Khovanov and Seidel defined an action of the braid group by autoequivalences of a certain category of projective modules over the so-called zigzag algebra. Taking the Grothendieck group, one recovers the famous Burau representation, but unlike the latter, Khovanov-Seidel representation is faithful. In work with Licata, I showed how to use Khovanov-Seidel representation to extract metric data on braids. Building upon this idea, I'll try to convince the audience that such categorical tools should play in the larger context of geometric group theory.
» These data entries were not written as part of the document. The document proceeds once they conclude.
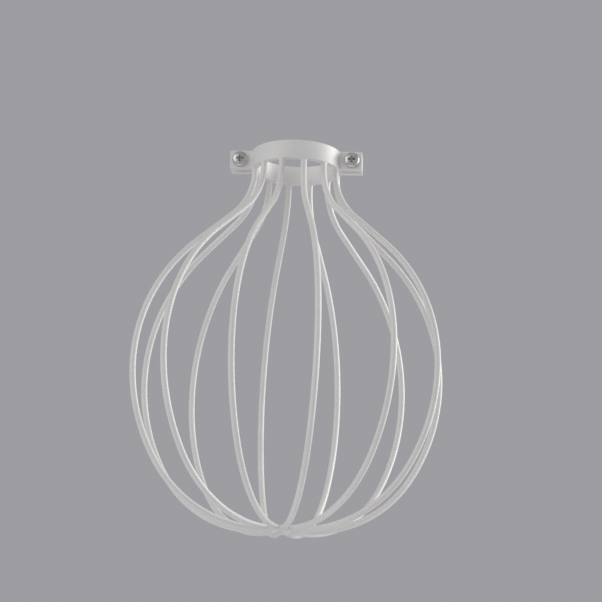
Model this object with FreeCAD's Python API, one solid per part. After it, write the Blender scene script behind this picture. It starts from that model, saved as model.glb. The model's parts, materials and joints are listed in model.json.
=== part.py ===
"""Guard of bent wires under a split clamp collar, in millimetres, +Z up.

The origin is the middle of the split collar, on the axis of its bore.
-Y is the front half of the collar, and the clamp ears stand out along X.
Twelve bent wires are welded to the collar's lower edge and to a small ring at the bottom.
"""
import FreeCAD, Part
import math
import os
from FreeCAD import Vector

# Collar: two halves of bent steel strip, sizes over the coating
holder_r = 20.0
strip_t = 3.4
strip_h = 9.6
ear_gap = 3.6
ear_len = 10.5
ear_bend_r = 1.4
ear_corner_r = 0.9

# Clamp screws and nuts
screw_d = 4.0
screw_hole_play = 0.25
head_d = 8.0
head_h = 2.7
head_rim_h = 0.9
recess_w = 1.1
recess_span = 4.4
recess_depth = 1.5
nut_flats = 7.0
nut_h = 3.2
thread_past_nut = 2.4
tip_chamfer = 0.5

# Cage wires: the bends of one wire, from the collar down to the ring
wires_per_half = 6
wire_d = 3.2
cage_d = 162.0
neck_run = 2.0
neck_bend_r = 33.0
shoulder_run = 23.0
widest_drop = 108.5
bottom_drop = 80.5
belly_turn = 32.0
bottom_run = 2.0
weld_leg = 1.3
weld_w = 2.4

# Ring that closes the cage at the bottom
ring_d = 19.0
ring_hole_d = 9.0
ring_t = 2.2
ring_edge_r = 0.3

# Worked out from the sizes above
strip_mid_r = holder_r + strip_t / 2
collar_low = -strip_h / 2
ear_mid_y = (ear_gap + strip_t) / 2
ear_face_y = ear_gap / 2 + strip_t
bend_mid_r = ear_bend_r + strip_t / 2
bend_x = math.sqrt((strip_mid_r + bend_mid_r) ** 2 - (ear_mid_y + bend_mid_r) ** 2)
ear_reach = bend_x + ear_len
screw_x = bend_x + ear_len / 2
wire_r = wire_d / 2
widest_r = cage_d / 2 - wire_r
ring_r = ring_d / 2
ring_mid_z = collar_low - widest_drop - bottom_drop

up = Vector(0, 0, 1)
back = Vector(0, 1, 0)


def circles_at(shape, axis, height):
    """Round edges of a shape whose centre lies at the given height along an axis."""
    rounds = [edge for edge in shape.Edges if isinstance(edge.Curve, Part.Circle)]
    return [edge for edge in rounds if math.isclose(edge.Curve.Center.dot(axis), height, abs_tol=1e-6)]


def line_from(start, angle, length):
    """Straight run in the XZ plane, turned outward by angle from straight down, and its end point."""
    end = start + Vector(math.sin(angle), 0, -math.cos(angle)) * length
    return Part.makeLine(start, end), end


def arc_from(start, angle, turn, radius):
    """Arc from start at that angle, turning outward, or inward if turn is below 0, and its end point."""
    side = math.copysign(radius, turn)
    centre = start + Vector(math.cos(angle), 0, math.sin(angle)) * side

    def at(a):
        return centre - Vector(math.cos(a), 0, math.sin(a)) * side

    end = at(angle + turn)
    return Part.Arc(start, at(angle + turn / 2), end).toShape(), end


def shoulder_bend():
    """Radius and turn of the arc that brings the shoulder to plumb at the cage's widest place.

    The neck bend and the shoulder bend turn by the same angle with a straight run between them,
    and together they reach from the collar to the widest place, sideways and down.
    """
    across = widest_r - strip_mid_r
    down = widest_drop - neck_run
    both_radii = (across ** 2 + down ** 2 - shoulder_run ** 2) / (2 * across)
    turn = math.atan2(down, both_radii - across) - math.atan2(shoulder_run, both_radii)
    return both_radii - neck_bend_r, turn


def belly_bends():
    """Radii of the side and bottom arcs, which turn the wire from plumb to level between them."""
    across = widest_r - ring_r - bottom_run
    c = math.cos(math.radians(belly_turn))
    s = math.sin(math.radians(belly_turn))
    side_radius = (across * (1 - s) - bottom_drop * c) / (1 - c - s)
    bottom_radius = (bottom_drop * (1 - c) - across * s) / (1 - c - s)
    return side_radius, bottom_radius


def wire_path():
    """Centre line of one wire in the XZ plane, from the collar's lower edge into the ring."""
    shoulder_r, neck_turn = shoulder_bend()
    side_r, bottom_r = belly_bends()
    side_turn = math.radians(belly_turn)
    level = math.radians(90)
    start = Vector(strip_mid_r, 0, collar_low)
    neck, point = line_from(start, 0, neck_run)
    neck_bend, point = arc_from(point, 0, neck_turn, neck_bend_r)
    shoulder, point = line_from(point, neck_turn, shoulder_run)
    shoulder_arc, point = arc_from(point, neck_turn, -neck_turn, shoulder_r)
    side_arc, point = arc_from(point, 0, -side_turn, side_r)
    bottom_arc, point = arc_from(point, -side_turn, side_turn - level, bottom_r)
    into_ring, point = line_from(point, -level, bottom_run + wire_r)
    return Part.Wire([neck, neck_bend, shoulder, shoulder_arc, side_arc, bottom_arc, into_ring])


def weld_foot():
    """Fillet of weld on both sides of the +X wire where it meets the collar, narrower than the strip."""
    width = min(weld_w, strip_t)
    length = wire_d + 2 * weld_leg
    low = collar_low - weld_leg
    cone = Part.makeCone(wire_r, wire_r + weld_leg, weld_leg, Vector(strip_mid_r, 0, low))
    slab = Part.makeBox(width, length, weld_leg, Vector(strip_mid_r - width / 2, -length / 2, low))
    return cone.common(slab)


def bent_rod():
    """The +X wire without its weld, its lower end coped to the ring's rim."""
    section = Part.Wire([Part.makeCircle(wire_r, Vector(strip_mid_r, 0, collar_low), up)])
    rod = wire_path().makePipeShell([section], True, False)
    ring_space = Part.makeCylinder(ring_r, 2 * wire_d, Vector(0, 0, ring_mid_z - wire_d))
    return rod.cut(ring_space)


def half_cage(half_turn):
    """The front half's wires, each with a weld foot trimmed to the strip above, turned by half_turn."""
    rod = bent_rod()
    foot = weld_foot()
    under_strip = Part.Face(strip_plan()).extrude(up * -weld_leg)
    under_strip.translate(up * collar_low)
    pitch = 180 / wires_per_half
    wires = []
    for i in range(wires_per_half):
        angle = -180 + pitch * (i + 0.5)
        trimmed = foot.rotated(Vector(), up, angle).common(under_strip)
        wire = rod.rotated(Vector(), up, angle).fuse(trimmed).removeSplitter()
        wires.append(wire.rotated(Vector(), up, half_turn))
    return wires


def strip_face_plan(offset):
    """Plan of one long face of the front strip, that far outward from the strip's middle.

    It runs from the left ear's end, round the bend, along the band and out to the right ear's end.
    """
    ear_y = -ear_mid_y - offset
    centre = Vector(bend_x, -ear_mid_y - bend_mid_r, 0)
    outward = centre / centre.Length
    band_end = outward * (strip_mid_r + offset)
    bend_end = Vector(bend_x, ear_y, 0)
    bend_mid = centre + (back - outward).normalize() * (bend_mid_r - offset)
    ear_end = Vector(ear_reach, ear_y, 0)

    def left(p):
        return Vector(-p.x, p.y, p.z)

    return [
        Part.makeLine(left(ear_end), left(bend_end)),
        Part.Arc(left(bend_end), left(bend_mid), left(band_end)).toShape(),
        Part.Arc(left(band_end), Vector(0, -strip_mid_r - offset, 0), band_end).toShape(),
        Part.Arc(band_end, bend_mid, bend_end).toShape(),
        Part.makeLine(bend_end, ear_end),
    ]


def ear_end_line(x):
    """Square cut across the strip at the end of an ear."""
    return Part.makeLine(Vector(x, -ear_face_y, 0), Vector(x, -ear_gap / 2, 0))


def strip_plan():
    """Closed outline of the front strip, seen from above."""
    edges = strip_face_plan(strip_t / 2) + strip_face_plan(-strip_t / 2)
    edges += [ear_end_line(-ear_reach), ear_end_line(ear_reach)]
    return Part.Wire(Part.__sortEdges__(edges))


def collar_half():
    """Front half of the collar: band, two bends and two drilled ears with rounded corners."""
    half = Part.Face(strip_plan()).extrude(up * strip_h)
    half.translate(up * collar_low)
    ear_corners = [e for e in half.Edges if math.isclose(e.BoundBox.YLength, e.Length, rel_tol=1e-6)]
    half = half.makeFillet(min(ear_corner_r, strip_h / 3), ear_corners)
    hole_r = screw_d / 2 + screw_hole_play
    for x in (-screw_x, screw_x):
        half = half.cut(Part.makeCylinder(hole_r, ear_face_y, Vector(x, -ear_face_y, 0), back))
    return half


def clamp_screw(x):
    """Pan head screw with a cross recess: its head seats on the front ear and its shank runs back."""
    shank_l = 2 * ear_face_y + nut_h + thread_past_nut
    head = Part.makeCylinder(head_d / 2, head_h, back * -head_h, back)
    head = head.makeFillet(min(head_h - head_rim_h, head_d / 3), circles_at(head, back, -head_h))
    shank = Part.makeCylinder(screw_d / 2, shank_l, Vector(), back)
    shank = shank.makeChamfer(tip_chamfer, circles_at(shank, back, shank_l))
    screw = head.fuse(shank).removeSplitter()
    for span_x, span_z in ((recess_span, recess_w), (recess_w, recess_span)):
        corner = Vector(-span_x / 2, -head_h - recess_depth, -span_z / 2)
        screw = screw.cut(Part.makeBox(span_x, 2 * recess_depth, span_z, corner))
    screw.translate(Vector(x, -ear_face_y, 0))
    return screw


def clamp_nut(x):
    """Hexagon nut behind the rear ear, its corners turned off at 30 degrees on both faces."""
    corner_r = nut_flats / math.sqrt(3)
    turns = [math.radians(60 * i) for i in range(7)]
    hexagon = Part.makePolygon([Vector(corner_r * math.cos(t), 0, corner_r * math.sin(t)) for t in turns])
    nut = Part.Face(hexagon).extrude(back * nut_h)
    face_r = nut_flats / 2
    waist_r = face_r + nut_h / 2 * math.sqrt(3)
    lower = Part.makeCone(face_r, waist_r, nut_h / 2, Vector(), back)
    upper = Part.makeCone(waist_r, face_r, nut_h / 2, back * (nut_h / 2), back)
    nut = nut.common(lower.fuse(upper)).cut(Part.makeCylinder(screw_d / 2, nut_h, Vector(), back))
    nut.translate(Vector(x, ear_face_y, 0))
    return nut


def bottom_ring():
    """Flat ring with its edges broken, level with the wires' ends."""
    low = up * (ring_mid_z - ring_t / 2)
    ring = Part.makeCylinder(ring_r, ring_t, low).cut(Part.makeCylinder(ring_hole_d / 2, ring_t, low))
    rims = [edge for edge in ring.Edges if isinstance(edge.Curve, Part.Circle)]
    return ring.makeFillet(min(ring_edge_r, ring_t / 4), rims)


def build():
    """All pieces by name. The rear half of the collar is the front one turned about the axis."""
    half = collar_half()
    pieces = {}
    for side, half_turn in (("front", 0), ("rear", 180)):
        pieces["collar_" + side] = half.rotated(Vector(), up, half_turn)
        for i, wire in enumerate(half_cage(half_turn)):
            pieces["wire_%s_%d" % (side, i + 1)] = wire
    pieces["bottom_ring"] = bottom_ring()
    for side, x in (("left", -screw_x), ("right", screw_x)):
        pieces["clamp_screw_" + side] = clamp_screw(x)
        pieces["clamp_nut_" + side] = clamp_nut(x)
    return pieces


def main():
    os.makedirs("parts", exist_ok=True)
    for name, shape in build().items():
        shape.exportStep("parts/%s.step" % name)
        print(name, "solids", len(shape.Solids), "volume", round(shape.Volume, 1), "valid", shape.isValid())


main()
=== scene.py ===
# %% [markdown]
# A cage guard: bent round wires, powder coated white, under a split clamp collar.
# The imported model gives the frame: every node's place and size is read from it, in metres, with
# +Z up. The first cell loads it and keeps its box, which the last cell prints beside the finished
# one's.

# %% Load the frame
import json
import math

import bmesh
import bpy
import numpy as np
from mathutils import Matrix, Vector


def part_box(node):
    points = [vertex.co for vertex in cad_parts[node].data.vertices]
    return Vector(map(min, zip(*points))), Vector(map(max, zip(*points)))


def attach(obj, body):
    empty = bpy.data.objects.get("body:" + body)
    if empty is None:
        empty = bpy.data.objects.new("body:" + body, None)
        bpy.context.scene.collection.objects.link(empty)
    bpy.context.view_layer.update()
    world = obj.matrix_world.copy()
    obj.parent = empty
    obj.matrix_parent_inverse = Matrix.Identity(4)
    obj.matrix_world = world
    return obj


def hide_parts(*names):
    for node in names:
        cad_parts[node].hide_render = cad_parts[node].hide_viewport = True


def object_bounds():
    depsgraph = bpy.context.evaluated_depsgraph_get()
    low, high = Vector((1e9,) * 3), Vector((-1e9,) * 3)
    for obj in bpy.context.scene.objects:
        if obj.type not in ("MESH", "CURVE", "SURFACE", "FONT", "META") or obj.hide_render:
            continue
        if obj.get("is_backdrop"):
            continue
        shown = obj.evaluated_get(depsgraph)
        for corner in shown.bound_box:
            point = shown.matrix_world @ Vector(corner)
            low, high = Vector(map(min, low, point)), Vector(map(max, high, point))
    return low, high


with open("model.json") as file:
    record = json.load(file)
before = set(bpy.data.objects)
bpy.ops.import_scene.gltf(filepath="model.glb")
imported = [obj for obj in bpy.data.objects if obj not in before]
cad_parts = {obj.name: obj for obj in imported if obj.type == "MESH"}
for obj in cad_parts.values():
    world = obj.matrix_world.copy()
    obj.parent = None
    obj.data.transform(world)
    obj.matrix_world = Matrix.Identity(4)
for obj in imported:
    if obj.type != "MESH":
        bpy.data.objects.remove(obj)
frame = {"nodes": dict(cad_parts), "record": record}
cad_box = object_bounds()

MM = 0.001
FULL_TURN = 2 * math.pi
print("nodes", len(frame["nodes"]))
print("box in mm", [[round(v / MM, 1) for v in corner] for corner in cad_box])

# %% [markdown]
# Most pieces here are surfaces on a grid of points: rows along the piece and columns round it.
# Blender's own primitives could be stretched instead, but a grid keeps each shape one formula.
# The faces join each point to its neighbours by their numbers, so the last column closes onto the
# first. The ends are closed by one flat face each, or by joining the last row to the first.
# The shading is smooth, apart from the edges that bend by more than the crease angle.

# %% Turn a grid of points into a closed mesh
crease = math.radians(38)


def grid_faces(rows, columns, ring):
    """Face at row i, column j: that point, its neighbours in j+1 and i+1, and the one across.

    Columns always close onto the first one. Rows do so in a ring, and otherwise a flat face
    closes each end.
    """
    first_rows = np.arange(rows if ring else rows - 1)
    i, j = np.meshgrid(first_rows, np.arange(columns), indexing="ij")
    this_row, next_row = i * columns, (i + 1) % rows * columns
    next_j = (j + 1) % columns
    corners = (this_row + j, this_row + next_j, next_row + next_j, next_row + j)
    faces = np.stack(corners, -1).reshape(-1, 4).tolist()
    if not ring:
        faces.append(list(range(columns))[::-1])
        faces.append(list(range((rows - 1) * columns, rows * columns)))
    return faces


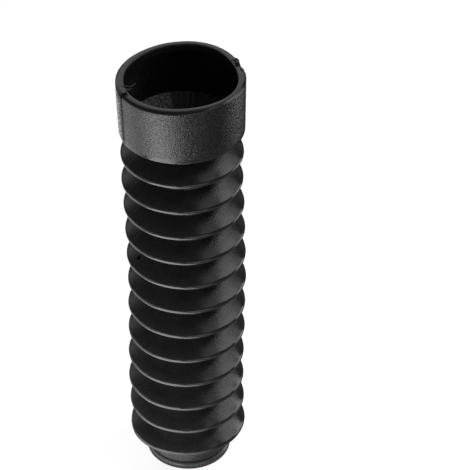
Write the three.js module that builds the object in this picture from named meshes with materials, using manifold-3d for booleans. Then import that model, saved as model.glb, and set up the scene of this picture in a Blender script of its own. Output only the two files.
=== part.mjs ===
import * as THREE from 'three';
import { mergeVertices } from 'three/addons/utils/BufferGeometryUtils.js';
import Module from 'manifold-3d';

// Fork gaiter: one moulded rubber bellows, standing on its neck with the collar up.
// Lengths are millimetres. The origin is the centre of the neck's end face, +Z runs to the collar,
// and profile points are (distance from the axis, height).

// Neck, which grips the fork tube
const neckHeight = 11.3;
const neckBoreRadius = 18.2;
const neckEdgeRound = 0.7;
const beadRadius = 23.3;
const beadHeight = 4.6;
const beadRound = 1.9;
const grooveRadius = 21.8;
const grooveWidth = 1.4;
const landRadius = 23.0;

// Folds
const foldCount = 12;
const foldPitch = 16.8;
const neckFoldRadius = 31.6;
const collarFoldRadius = 32.1;
const valleyRadius = 22.2;
const crestRound = 1.7;
const valleyRound = 0.9;
const foldWall = 1.7;
const crestWall = 2.3;
const innerCrestRound = 0.6;

// Collar, which sits over the lower fork leg
const collarHeight = 29.6;
const collarFootRadius = 32.8;
const collarFootRound = 0.7;
const collarFootDrop = 1.3;
const collarRimRadius = 33.2;
const collarBoreRadius = 29.2;
const rimOuterRound = 1.1;
const rimInnerRound = 0.5;
const lipDepth = 4.0;
const lipInset = 0.3;

// Vent hole through the upper face of one fold
const ventFoldFromCollar = 5;
const ventDiameter = 2.5;
const ventAzimuth = -67;
const ventAlongFace = 0.55;
const ventCutterMargin = 0.8;

// Roundness of the mesh
const turnSegments = 32;
const outerSteps = { crest: 3, valley: 1 };
const innerSteps = { crest: 1, valley: 2 };
const cornerSteps = 2;
const ventSegments = 12;

// Heights and radii that follow from the sizes above
const collarLedgeHeight = neckHeight + (foldCount + 0.5) * foldPitch;
const collarFootHeight = collarLedgeHeight - collarFootDrop;
const length = collarLedgeHeight + collarHeight;
const innerValleyRadius = valleyRadius - foldWall;
const innerValleyRound = valleyRound + foldWall;
const grooveTop = beadHeight + grooveWidth;

function crestHeight(index) {
	return neckHeight + (index + 0.5) * foldPitch;
}

function crestRadius(index) {
	return THREE.MathUtils.lerp(neckFoldRadius, collarFoldRadius, index / Math.max(foldCount - 1, 1));
}

// Slope of a fold's straight face above the horizontal, tangent to the crest's and the valley's rounds.
// The collar's foot drops a little below the place where the next crest would be.
function faceSlope(crest, valley) {
	const reach = crest.radius - crest.round - valley.radius - valley.round;
	const rise = foldPitch / 2 - (crest.drop ?? 0);
	const lean = Math.atan2(reach, rise);
	return Math.acos((crest.round + valley.round) / Math.hypot(reach, rise)) - lean;
}

function arc(centreRadius, centreHeight, round, start, end, steps) {
	const points = [];
	for (let step = 0; step <= steps; step++) {
		const angle = THREE.MathUtils.lerp(start, end, step / steps);
		points.push([centreRadius + round * Math.cos(angle), centreHeight + round * Math.sin(angle)]);
	}
	return points;
}

// Height of a fold's lower face, drawn on as a straight line to the given radius
function lowerFaceHeight(crest, height, slope, radius) {
	const tangentRadius = crest.radius - crest.round + crest.round * Math.sin(slope);
	const tangentHeight = height - crest.round * Math.cos(slope);
	return tangentHeight - (tangentRadius - radius) * Math.tan(slope);
}

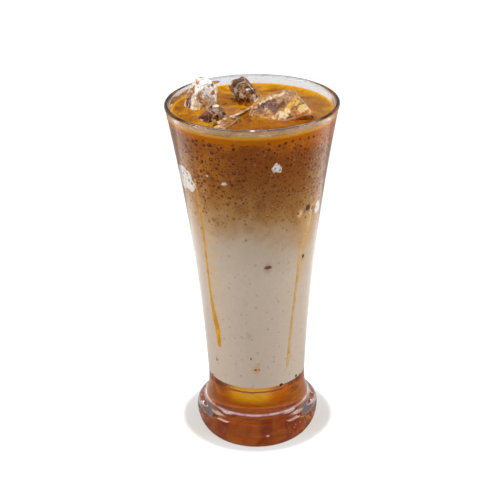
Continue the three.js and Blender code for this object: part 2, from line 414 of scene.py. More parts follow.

We will discuss new categorical interpretations of two distinct $q$-deformations of the rational numbers. The first one was introduced in a different context by Morier-Genoud and Ovsienko, and enjoys fascinating combinatorial, topological, and algebraic properties. The second one is a natural partner to the first, and is new. We obtain these deformations via boundary points of a compactification of the space of Bridgeland stability conditions on the 2-Calabi--Yau category of the $A_{2}$ quiver. The talk is based on joint work with Louis Becker, Anand Deopurkar, and Anthony Licata.

The configuration space of particles on a graph is a classifying space for the graph's braid group and thus computes the group cohomology. If instead one considers compactly supported cohomology the resulting groups depend only on the genus of the graph, or "loop order", and admit a particularly interesting action by Out(F_g). In this talk I will explain how tropical geometry relates these latter representations to the cohomology of the moduli spaces M_{g,n} and discuss computational approaches.